Jane Fonda, too, did a stint in the public doghouse. She was by far the most outspoken celebrity opponent of the Vietnam War, and some considered her a traitor for her visit to North Vietnam in 1972. But she continued to work successfully in Hollywood - even winning an Oscar for her movie, "Coming Home."

Still, many entertainers known for liberalism have kept silent on the war, buttressing Mr. Robbins's notion that "a chill wind is blowing." In a speech at the National Press Club, he contended: "A message is being sent through the White House and its allies in talk radio and Clear Channel and Cooperstown: 'If you oppose this administration, there ... will be ramifications.'"

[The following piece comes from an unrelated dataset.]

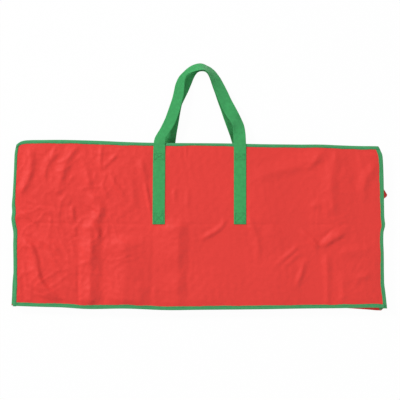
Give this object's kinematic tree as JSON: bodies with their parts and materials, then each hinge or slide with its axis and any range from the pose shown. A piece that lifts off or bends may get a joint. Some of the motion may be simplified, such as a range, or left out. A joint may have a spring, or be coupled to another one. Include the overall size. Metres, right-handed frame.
{
  "type": "christmas tree storage bag",
  "caption": "Long zipped box bag for storing an artificial Christmas tree, folded flat, with bound seams and webbing carrying handles laid out above its top edge.",
  "frame": {"origin": "middle of the whole part's outline, handles included, on the surface that the folded bag lies on", "axes": "+X along the bag's length to the right as the front panel is seen, +Y from the bottom edge to the top edge and the handles, +Z out of the front panel"},
  "size_m": [1.145, 0.7574, 0.0426],
  "materials": {
    "back_binding_bottom": "woven binding tape, matt",
    "back_binding_left": "woven binding tape, matt",
    "back_binding_right": "woven binding tape, matt",
    "back_binding_top": "woven binding tape, matt",
    "back_handle_end_left": "woven polyester webbing, matt",
    "back_handle_end_right": "woven polyester webbing, matt",
    "back_handle_loop": "woven polyester webbing, matt",
    "back_panel": "coated polyester cloth with a soft sheen",
    "back_stitching_foot_left": "polyester sewing thread",
    "back_stitching_foot_right": "polyester sewing thread",
    "back_stitching_top_left": "polyester sewing thread",
    "back_stitching_top_right": "polyester sewing thread",
    "bottom_back_half": "coated polyester cloth with a soft sheen",
    "bottom_fold": "coated polyester cloth with a soft sheen",
    "bottom_front_half": "coated polyester cloth with a soft sheen",
    "corner_binding_bottom_back_left": "woven binding tape, matt",
    "corner_binding_bottom_back_right": "woven binding tape, matt",
    "corner_binding_bottom_front_left": "woven binding tape, matt",
    "corner_binding_bottom_front_right": "woven binding tape, matt",
    "corner_binding_top_back_left": "woven binding tape, matt",
    "corner_binding_top_back_right": "woven binding tape, matt",
    "corner_binding_top_front_left": "woven binding tape, matt",
    "corner_binding_top_front_right": "woven binding tape, matt",
    "front_binding_bottom": "woven binding tape, matt",
    "front_binding_left": "woven binding tape, matt",
    "front_binding_right": "woven binding tape, matt",
    "front_binding_top": "woven binding tape, matt",
    "front_handle_end_left": "woven polyester webbing, matt",
    "front_handle_end_right": "woven polyester webbing, matt",
    "front_handle_loop": "woven polyester webbing, matt",
    "front_panel": "coated polyester cloth with a soft sheen",
    "front_stitching_foot_left": "polyester sewing thread",
    "front_stitching_foot_right": "polyester sewing thread",
    "front_stitching_top_left": "polyester sewing thread",
    "front_stitching_top_right": "polyester sewing thread",
    "left_end_back_half": "coated polyester cloth with a soft sheen",
    "left_end_fold": "coated polyester cloth with a soft sheen",
    "left_end_front_half": "coated polyester cloth with a soft sheen",
    "right_end_back_half": "coated polyester cloth with a soft sheen",
    "right_end_fold": "coated polyester cloth with a soft sheen",
    "right_end_front_half": "coated polyester cloth with a soft sheen",
    "top_back_half": "coated polyester cloth with a soft sheen",
    "top_front_half": "coated polyester cloth with a soft sheen",
    "zip_coil_back": "moulded nylon coil, satin",
    "zip_coil_front": "moulded nylon coil, satin",
    "zip_pull": "nickel plated, satin",
    "zip_slider": "nickel plated, satin",
    "zip_stop_left": "nickel plated, satin",
    "zip_stop_right": "nickel plated, satin",
    "zip_tape_back": "woven binding tape, matt",
    "zip_tape_front": "woven binding tape, matt"
  },
  "bodies": {
    "back": {"back_binding_bottom": "back_binding_bottom", "back_binding_left": "back_binding_left", "back_binding_right": "back_binding_right", "back_binding_top": "back_binding_top", "back_handle_end_left": "back_handle_end_left", "back_handle_end_right": "back_handle_end_right", "back_panel": "back_panel", "back_stitching_foot_left": "back_stitching_foot_left", "back_stitching_foot_right": "back_stitching_foot_right", "back_stitching_top_left": "back_stitching_top_left", "back_stitching_top_right": "back_stitching_top_right"},
    "left_end_lower": {"left_end_back_half": "left_end_back_half"},
    "left_end_fold": {"left_end_fold": "left_end_fold"},
    "left_end_upper": {"left_end_front_half": "left_end_front_half"},
    "front": {"front_binding_bottom": "front_binding_bottom", "front_binding_left": "front_binding_left", "front_binding_right": "front_binding_right", "front_binding_top": "front_binding_top", "front_handle_end_left": "front_handle_end_left", "front_handle_end_right": "front_handle_end_right", "front_panel": "front_panel", "front_stitching_foot_left": "front_stitching_foot_left", "front_stitching_foot_right": "front_stitching_foot_right", "front_stitching_top_left": "front_stitching_top_left", "front_stitching_top_right": "front_stitching_top_right"},
    "right_end_lower": {"right_end_back_half": "right_end_back_half"},
    "right_end_fold": {"right_end_fold": "right_end_fold"},
    "right_end_upper": {"right_end_front_half": "right_end_front_half"},
    "bottom_lower": {"bottom_back_half": "bottom_back_half", "corner_binding_bottom_back_left": "corner_binding_bottom_back_left", "corner_binding_bottom_back_right": "corner_binding_bottom_back_right"},
    "bottom_fold": {"bottom_fold": "bottom_fold"},
    "bottom_upper": {"bottom_front_half": "bottom_front_half", "corner_binding_bottom_front_left": "corner_binding_bottom_front_left", "corner_binding_bottom_front_right": "corner_binding_bottom_front_right"},
    "top_lower": {"top_back_half": "top_back_half", "corner_binding_top_back_left": "corner_binding_top_back_left", "corner_binding_top_back_right": "corner_binding_top_back_right"},
    "zip_strip": {"zip_tape_back": "zip_tape_back", "zip_tape_front": "zip_tape_front", "zip_coil_back": "zip_coil_back", "zip_coil_front": "zip_coil_front", "zip_stop_left": "zip_stop_left", "zip_stop_right": "zip_stop_right"},
    "top_upper": {"top_front_half": "top_front_half", "corner_binding_top_front_left": "corner_binding_top_front_left", "corner_binding_top_front_right": "corner_binding_top_front_right"},
    "zip_slider": {"zip_slider": "zip_slider"},
    "zip_pull": {"zip_pull": "zip_pull"},
    "front_handle": {"front_handle_loop": "front_handle_loop"},
    "rear_handle": {"back_handle_loop": "back_handle_loop"}
  },
  "joints": [
    {"name": "unfold", "type": "hinge", "parent": "back", "child": "left_end_lower", "pos_m": [-0.5705, -0.12373, 0.0057], "axis": [0, -1, 0], "range_deg": [0, 85]},
    {"name": "left_end_fold_turn", "type": "hinge", "parent": "left_end_lower", "child": "left_end_fold", "pos_m": [-0.39212, -0.12373, 0.0057], "axis": [0, -1, 0], "range_deg": [-85, 0]},
    {"name": "left_end_upper_turn", "type": "hinge", "parent": "left_end_fold", "child": "left_end_upper", "pos_m": [-0.39212, -0.12373, 0.0257], "axis": [0, -1, 0], "range_deg": [-85, 0]},
    {"name": "front_panel_lift", "type": "hinge", "parent": "left_end_upper", "child": "front", "pos_m": [-0.5705, -0.12373, 0.0257], "axis": [0, -1, 0], "range_deg": [0, 85]},
    {"name": "right_end_lower_turn", "type": "hinge", "parent": "back", "child": "right_end_lower", "pos_m": [0.5705, -0.12373, 0.0057], "axis": [0, 1, 0], "range_deg": [0, 85]},
    {"name": "right_end_fold_turn", "type": "hinge", "parent": "right_end_lower", "child": "right_end_fold", "pos_m": [0.39212, -0.12373, 0.0057], "axis": [0, 1, 0], "range_deg": [-85, 0]},
    {"name": "right_end_upper_turn", "type": "hinge", "parent": "right_end_fold", "child": "right_end_upper", "pos_m": [0.39212, -0.12373, 0.0257], "axis": [0, 1, 0], "range_deg": [-85, 0]},
    {"name": "bottom_lower_turn", "type": "hinge", "parent": "back", "child": "bottom_lower", "pos_m": [0, -0.37673, 0.0082], "axis": [1, 0, 0], "range_deg": [0, 85]},
    {"name": "bottom_fold_turn", "type": "hinge", "parent": "bottom_lower", "child": "bottom_fold", "pos_m": [0, -0.19835, 0.0082], "axis": [1, 0, 0], "range_deg": [-85, 0]},
    {"name": "bottom_upper_turn", "type": "hinge", "parent": "bottom_fold", "child": "bottom_upper", "pos_m": [0, -0.19835, 0.0232], "axis": [1, 0, 0], "range_deg": [-85, 0]},
    {"name": "top_lower_turn", "type": "hinge", "parent": "back", "child": "top_lower", "pos_m": [0, 0.12927, 0.0082], "axis": [-1, 0, 0], "range_deg": [0, 85]},
    {"name": "zip_strip_turn", "type": "hinge", "parent": "top_lower", "child": "zip_strip", "pos_m": [0, -0.04911, 0.0082], "axis": [-1, 0, 0], "range_deg": [-85, 0]},
    {"name": "top_upper_turn", "type": "hinge", "parent": "zip_strip", "child": "top_upper", "pos_m": [0, -0.04911, 0.0232], "axis": [-1, 0, 0], "range_deg": [-85, 0]},
    {"name": "zip_slide", "type": "slide", "parent": "zip_strip", "child": "zip_slider", "axis": [1, 0, 0], "range_m": [0, 1.1044]},
    {"name": "zip_pull_swing", "type": "hinge", "parent": "zip_slider", "child": "zip_pull", "pos_m": [-0.5522, -0.04521, 0.0157], "axis": [0, 0, 1], "range_deg": [0, 180]},
    {"name": "front_handle_swing", "type": "hinge", "parent": "front", "child": "front_handle", "pos_m": [0.0013, 0.09327, 0.0325], "axis": [1, 0, 0], "range_deg": [0, 170]},
    {"name": "rear_handle_swing", "type": "hinge", "parent": "back", "child": "rear_handle", "pos_m": [0.0013, 0.13677, 0.0008], "axis": [1, 0, 0], "range_deg": [-150, 0]}
  ],
  "couplings": [
    {"joint": "left_end_fold_turn", "follows": "unfold", "ratio": -1},
    {"joint": "left_end_upper_turn", "follows": "unfold", "ratio": -1},
    {"joint": "front_panel_lift", "follows": "unfold", "ratio": 1},
    {"joint": "right_end_lower_turn", "follows": "unfold", "ratio": 1},
    {"joint": "right_end_fold_turn", "follows": "unfold", "ratio": -1},
    {"joint": "right_end_upper_turn", "follows": "unfold", "ratio": -1},
    {"joint": "bottom_lower_turn", "follows": "unfold", "ratio": 1},
    {"joint": "bottom_fold_turn", "follows": "unfold", "ratio": -1},
    {"joint": "bottom_upper_turn", "follows": "unfold", "ratio": -1},
    {"joint": "top_lower_turn", "follows": "unfold", "ratio": 1},
    {"joint": "zip_strip_turn", "follows": "unfold", "ratio": -1},
    {"joint": "top_upper_turn", "follows": "unfold", "ratio": -1}
  ]
}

In a recent speech, National Public Radio anchor Bob Edwards drew a distinction between individuals exercising their right to boycott a performer and a conglomerate pressuring its affiliates to do so. He spoke of the Red scares of the 1940s and '50s, when careers were ruined in the heat of political accusations. "Should [a radio conglomerate] have the right to ban the Chicks from [hundreds of] stations? I think what individuals do is fine - burn the CDs if you want. What industry does is another matter," he said.

But not everyone is convinced of a return to McCarthyism. "I can't imagine that any producer or studio executive ... is going to say, 'No, let's not hire Tim or Susan because of their political views,' " says Howard Suber, chair of UCLA's film and television producers program.

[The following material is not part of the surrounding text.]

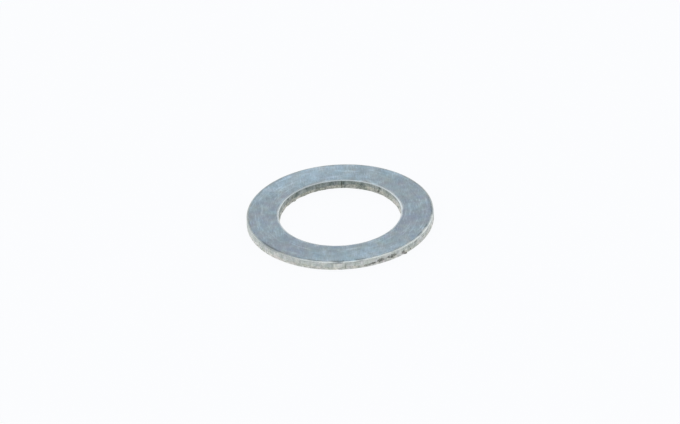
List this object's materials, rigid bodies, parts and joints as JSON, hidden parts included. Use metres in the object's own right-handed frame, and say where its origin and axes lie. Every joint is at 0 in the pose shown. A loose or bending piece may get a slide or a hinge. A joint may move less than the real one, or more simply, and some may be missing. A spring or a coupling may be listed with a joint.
{
  "type": "flat washer",
  "caption": "Plain flat washer: a thin ring blanked from plated steel strip, with rolled edges on its top face, that spreads the load of a nut, bolt head or pipe fitting.",
  "frame": {"origin": "centre of the washer's underside, on the surface it lies on", "axes": "+Z along the washer's axis, from the underside to the top face with the rolled edges; the washer is round, so +X and +Y have no features of their own"},
  "size_m": [0.032, 0.032, 0.0015],
  "materials": {
    "zinc_plated_steel": "bright zinc plating with a blue passivate, satin on the faces and dull on the torn walls"
  },
  "bodies": {
    "root": {"flat_washer": "zinc_plated_steel"}
  },
  "joints": []
}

But Robert Thompson, director of the Center for the Study of Popular Television at Syracuse University, sees it differently. While it isn't necessarily bad for a musician or actor to come under fire, he says, it certainly isn't good. "I think there's been a lot of walking on eggshells after what happened to the Dixie Chicks."

Whatever the case, the Texas trio has spent the week before their US tour opener trying to explain themselves. Last week, they appeared on ABC's "Primetime Thursday" and this week grace the cover of "Entertainment Weekly" - wearing nothing but epithets.

While they may have lost support from their traditional fan base, industry insiders say the Dixie Chicks will continue to remain a force in country music. And if they do rebound, they may find a place alongside other, more liberal country artists - such as Steve Earle, Willie Nelson, and Lyle Lovett, who've often gotten frosty welcomes in Nashville. This US tour may be the Dixie Chicks' test.

"Lyle Lovett deserves to be played on the radio," Maines told Entertainment Weekly. "But his personality and politics ... might not fit in. That could be where we wind up. And I'm OK with that."